Your task is to copy a single run of lines that starts at the line with "tip = (tip_row.shift, CAP_HEIGHT, FOLD_HEIGHT)" and stops at the line with "points = [vertex.co", keeping both ends. Copy nothing else.

** Start of Dataset extract **

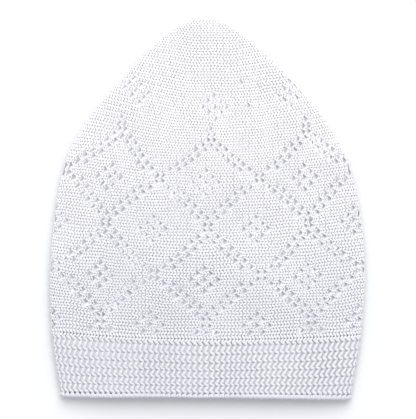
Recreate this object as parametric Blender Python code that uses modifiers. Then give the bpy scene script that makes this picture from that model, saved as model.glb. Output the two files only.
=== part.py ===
"""Knitted prayer cap, lying flat on a table as it is stored.

The cap is a tall pointed tube of lace knitting, closed at the tip and open at the mouth. Lying down it has an
upper and a lower layer, joined by a soft fold at each side. X runs across the cap, +Y from the mouth to the
tip and +Z up. The origin is on the table, under the middle of the cap.
"""

import math
from collections import namedtuple

import bmesh
import bpy
import numpy as np

# Driving sizes, in millimetres
CAP_HEIGHT = 220.0  # mouth edge to tip
BAND_HEIGHT = 36.7  # the welt at the mouth
WALL = 1.8  # thickness of the knitted cloth
SEAM_GAP = 0.36  # kept clear between the welt and the crown
FOLD_HEIGHT = 4.4  # height of the side folds' outermost line above the table
FOLD_REACH = 8.0  # how far in from the fold the lower layer starts to lie flat
TIP_ROUND = 4.5  # length over which the tip is rounded off
CROWNING = 3.2  # exponent of the upper layer's arch: 2 is an ellipse, more is flatter with fuller sides
MOUTH_TILT = 0.0135  # slope of the mouth edge across the cap, which lies a little askew
TILT_FADES_AT = 120.0  # height above the mouth where that slope is gone
BAND_RIBS = 7
RIB_DEPTH = 0.55  # depth of the grooves between the welt's ribs

# How the cap lies, from the mouth up: height at the side folds, half of the width there, how far the middle is
# off to the side, how much lower the knitting runs in the middle than at the folds, and the full thickness
Row = namedtuple("Row", "height half_width shift dip thickness")
ROWS = [
    Row(0.0, 83.4, -0.8, 0.0, 10.6),
    Row(15.0, 85.7, -0.7, 2.2, 11.0),
    Row(30.0, 88.1, -0.5, 4.2, 11.4),
    Row(61.0, 90.4, 0.0, 5.6, 12.0),
    Row(92.0, 90.1, 0.0, 6.2, 12.2),
    Row(120.0, 86.6, 0.0, 6.2, 12.0),
    Row(143.0, 79.8, -0.2, 5.8, 11.4),
    Row(166.0, 65.9, -0.5, 5.0, 10.6),
    Row(184.0, 50.1, -1.0, 4.0, 10.0),
    Row(198.5, 36.2, -1.5, 2.6, 9.4),
    Row(211.5, 20.2, -1.7, 1.0, 8.6),
    Row(218.0, 7.0, -1.8, 0.2, 7.6),
    Row(CAP_HEIGHT, 0.0, -1.8, 0.0, 7.0),
]

# Fineness of the faceted walls
ARCH_STEPS = 24  # over the upper layer
FOLD_STEPS = 3  # round the lower half of each fold
FLAT_STEPS = 12  # across the lower layer
CROWN_RINGS = 26
SPLINE_STEPS = 16  # between two rows of the table

MM = 0.001


def smooth_rows():
    """Rows of a smooth curve through the table. Beyond the tip it is mirrored, which makes the tip round."""
    points = np.array(ROWS)
    below = 2 * points[0] - points[1]
    beyond = points[-2] * np.array([1.0, -1.0, 1.0, 1.0, 1.0])
    points = np.vstack([below, points, beyond])
    rows = []
    for k in range(1, len(points) - 2):
        before, start, end, after = points[k - 1 : k + 3]
        for t in np.arange(SPLINE_STEPS) / SPLINE_STEPS:
            rows.append(
                0.5
                * (
                    2 * start
                    + (end - before) * t
                    + (2 * before - 5 * start + 4 * end - after) * t**2
                    + (3 * start - before - 3 * end + after) * t**3
                )
            )
    rows.append(points[-2])
    return np.array(rows)


def row_at(height, smooth):
    """The cap's Row at any height."""
    return Row(height, *(np.interp(height, smooth[:, 0], column) for column in smooth.T[1:]))


def section(row, inset):
    """One ring of (x, z) round the flattened cap, from the right fold over the top and back underneath."""
    into_tip = max(0.0, (row.height - (CAP_HEIGHT - TIP_ROUND)) / TIP_ROUND)
    rounding = math.sqrt(max(0.0, 1 - into_tip**2))
    half = row.half_width - inset
    above = (row.thickness - FOLD_HEIGHT) * rounding - inset
    below = FOLD_HEIGHT * rounding - inset
    reach = min(FOLD_REACH, row.half_width * 0.5)
    ring = []
    for step in range(ARCH_STEPS):
        angle = math.pi * step / ARCH_STEPS
        across, up = math.cos(angle), math.sin(angle)
        x = math.copysign(abs(across) ** (2 / CROWNING), across) * half
        ring.append((x, FOLD_HEIGHT + above * up ** (2 / CROWNING)))
    lower = []
    for step in range(FOLD_STEPS):
        angle = 0.5 * math.pi * step / FOLD_STEPS
        lower.append((reach * (1 - math.cos(angle)) - half, FOLD_HEIGHT - below * math.sin(angle)))
    for step in range(FLAT_STEPS + 1):
        lower.append(((reach - half) * (1 - 2 * step / FLAT_STEPS), FOLD_HEIGHT - below))
    lower += [(-x, z) for x, z in lower[FOLD_STEPS - 1 : 0 : -1]]
    return ring + lower


def ring_points(height, smooth, inset=0.0):
    """The ring at a height as points in space: it dips in the middle and takes the mouth's slope."""
    row = row_at(height, smooth)
    tilt = MOUTH_TILT * max(0.0, 1 - height / TILT_FADES_AT)
    points = []
    for x, z in section(row, inset):
        dip = row.dip * (1 - (x / row.half_width) ** 2)
        points.append((x + row.shift, height - dip - tilt * x, z))
    return points


def crown_rings(smooth):
    """Rings from the welt to just under the tip, closer together where the tip rounds over."""
    start = BAND_HEIGHT + SEAM_GAP / 2
    rings = []
    for step in range(CROWN_RINGS):
        up = math.sin(0.5 * math.pi * step / (CROWN_RINGS + 1))
        rings.append(ring_points(start + (CAP_HEIGHT - start) * up, smooth))
    return rings


def band_rings(smooth):
    """Rings of the welt: each rib is a groove and a rounded top of two rings."""
    top = BAND_HEIGHT - SEAM_GAP / 2
    pitch = top / BAND_RIBS
    rings = []
    for rib in range(BAND_RIBS):
        for part, inset in ((0.0, RIB_DEPTH), (0.3, 0.0), (0.7, 0.0)):
            rings.append(ring_points((rib + part) * pitch, smooth, inset))
    rings.append(ring_points(top, smooth, RIB_DEPTH))
    return rings


def knitted_wall(name, rings, tip, collection):
    """An open surface through the rings, with the cloth's thickness inwards. A tip closes it at the top."""
    mesh = bmesh.new()
    loops = [[mesh.verts.new(point) for point in ring] for ring in rings]
    count = len(loops[0])
    for lower, upper in zip(loops, loops[1:]):
        for k in range(count):
            after = (k + 1) % count
            mesh.faces.new((lower[after], lower[k], upper[k], upper[after]))
    if tip:
        pole = mesh.verts.new(tip)
        for k in range(count):
            mesh.faces.new((loops[-1][(k + 1) % count], loops[-1][k], pole))
    bmesh.ops.recalc_face_normals(mesh, faces=mesh.faces)
    bmesh.ops.scale(mesh, vec=(MM, MM, MM), verts=mesh.verts)
    data = bpy.data.meshes.new(name)
    mesh.to_mesh(data)
    mesh.free()
    data.shade_smooth()
    wall = bpy.data.objects.new(name, data)
    collection.objects.link(wall)
    thicken = wall.modifiers.new("cloth thickness", "SOLIDIFY")
    thicken.thickness = WALL * MM
    thicken.offset = -1
    thicken.use_even_offset = True
    thicken.use_quality_normals = True
    return wall


def stand_on_origin(walls):
    """Moves the walls so that the origin is on the table, under the middle of the whole cap."""
    points = np.array([tuple(vertex.co) for wall in walls for vertex in wall.data.vertices])
    low, high = points.min(axis=0), points.max(axis=0)
    middle = (low + high) / 2
    for wall in walls:
        for vertex in wall.data.vertices:
            vertex.co.x -= middle[0]
            vertex.co.y -= middle[1]
            vertex.co.z -= low[2]


def knit_material(name, colour, roughness):
    """White mercerised cotton yarn."""
    material = bpy.data.materials.new(name)
    material.use_nodes = True
    shader = material.node_tree.nodes["Principled BSDF"]
    shader.inputs["Base Color"].default_value = (*colour, 1.0)
    shader.inputs["Roughness"].default_value = roughness
    shader.inputs["Metallic"].default_value = 0.0
    return material


def clear_scene():
    for thing in list(bpy.data.objects):
        bpy.data.objects.remove(thing, do_unlink=True)


def main():
    clear_scene()
    collection = bpy.data.collections.new("prayer_cap")
    bpy.context.scene.collection.children.link(collection)
    smooth = smooth_rows()
    tip_row = ROWS[-1]
    tip = (tip_row.shift, CAP_HEIGHT, FOLD_HEIGHT)
    crown = knitted_wall("crown", crown_rings(smooth), tip, collection)
    crown.data.materials.append(knit_material("crown_cotton", (0.86, 0.86, 0.90), 0.85))
    band = knitted_wall("brim_band", band_rings(smooth), None, collection)
    band.data.materials.append(knit_material("band_cotton", (0.82, 0.82, 0.87), 0.88))
    stand_on_origin([crown, band])


main()
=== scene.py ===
"""Looks of a white lace-knitted prayer cap that lies flat on a pale table.

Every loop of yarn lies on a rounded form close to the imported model's: the fine lace knitting of the crown,
the coarse knitting of the welt and the cast-off edge round the mouth. Closed sheets just behind the loops are
the knitting's reverse side. The cloth is knitted sideways, so its courses run from the mouth to the tip and
its wales run round the cap. X runs across the cap, +Y from the mouth to the tip and +Z up. Angles are in
radians and sizes in millimetres, but the sizes of the finishes and of the studio are in metres.
"""

import logging
import math
from dataclasses import dataclass
from enum import Enum
from typing import NamedTuple

import bmesh
import bpy
import numpy as np
from mathutils import Matrix, Vector


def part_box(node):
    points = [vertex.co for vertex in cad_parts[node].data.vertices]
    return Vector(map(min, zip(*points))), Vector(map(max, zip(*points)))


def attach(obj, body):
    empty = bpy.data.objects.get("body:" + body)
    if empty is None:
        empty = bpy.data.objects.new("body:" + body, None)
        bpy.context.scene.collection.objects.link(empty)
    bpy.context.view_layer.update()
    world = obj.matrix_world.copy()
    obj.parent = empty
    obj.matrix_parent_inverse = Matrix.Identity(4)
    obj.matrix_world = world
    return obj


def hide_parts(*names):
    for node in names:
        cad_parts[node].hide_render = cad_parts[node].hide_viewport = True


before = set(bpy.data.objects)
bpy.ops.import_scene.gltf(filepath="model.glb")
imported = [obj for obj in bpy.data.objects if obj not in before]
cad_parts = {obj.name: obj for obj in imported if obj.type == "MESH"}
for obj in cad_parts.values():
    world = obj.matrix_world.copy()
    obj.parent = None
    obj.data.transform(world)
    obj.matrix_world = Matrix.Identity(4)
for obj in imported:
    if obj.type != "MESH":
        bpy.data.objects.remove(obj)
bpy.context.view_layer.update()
MM = 0.001
WELD_DISTANCE = 2e-6  # in metres: points as close as this are joined
MOST_CORNERS = 8  # of a face that closes the end of a yarn
TURN_STEP = 0.01  # to find which way a yarn runs
EDGE_MARGIN = 0.00001  # keeps a place just short of a table's last line
TINY = 1e-9  # keeps a divisor from being nought
LOG = logging.getLogger("prayer_cap")

Table = tuple[tuple[float, ...], ...]
Colour = tuple[float, float, float]
Found = dict[tuple[int, int], float]
Tree = bpy.types.NodeTree
Socket = bpy.types.NodeSocket


class Row(NamedTuple):
    """How the cap lies at one height above its mouth."""

    height: float
    half_width: float
    shift: float
    dip: float
    thickness: float


class Slot(Enum):
    """The material slots of the record."""

    CROWN = "crown_knit"
    WELT = "welt_knit"


class Blend(Enum):
    """The ways to mix two colours."""

    COVER = "MIX"
    DARKEN = "MULTIPLY"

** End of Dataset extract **

**Result below**
    tip = (tip_row.shift, CAP_HEIGHT, FOLD_HEIGHT)
    crown = knitted_wall("crown", crown_rings(smooth), tip, collection)
    crown.data.materials.append(knit_material("crown_cotton", (0.86, 0.86, 0.90), 0.85))
    band = knitted_wall("brim_band", band_rings(smooth), None, collection)
    band.data.materials.append(knit_material("band_cotton", (0.82, 0.82, 0.87), 0.88))
    stand_on_origin([crown, band])


main()
=== scene.py ===
"""Looks of a white lace-knitted prayer cap that lies flat on a pale table.

Every loop of yarn lies on a rounded form close to the imported model's: the fine lace knitting of the crown,
the coarse knitting of the welt and the cast-off edge round the mouth. Closed sheets just behind the loops are
the knitting's reverse side. The cloth is knitted sideways, so its courses run from the mouth to the tip and
its wales run round the cap. X runs across the cap, +Y from the mouth to the tip and +Z up. Angles are in
radians and sizes in millimetres, but the sizes of the finishes and of the studio are in metres.
"""

import logging
import math
from dataclasses import dataclass
from enum import Enum
from typing import NamedTuple

import bmesh
import bpy
import numpy as np
from mathutils import Matrix, Vector


def part_box(node):
    points = [vertex.co for vertex in cad_parts[node].data.vertices]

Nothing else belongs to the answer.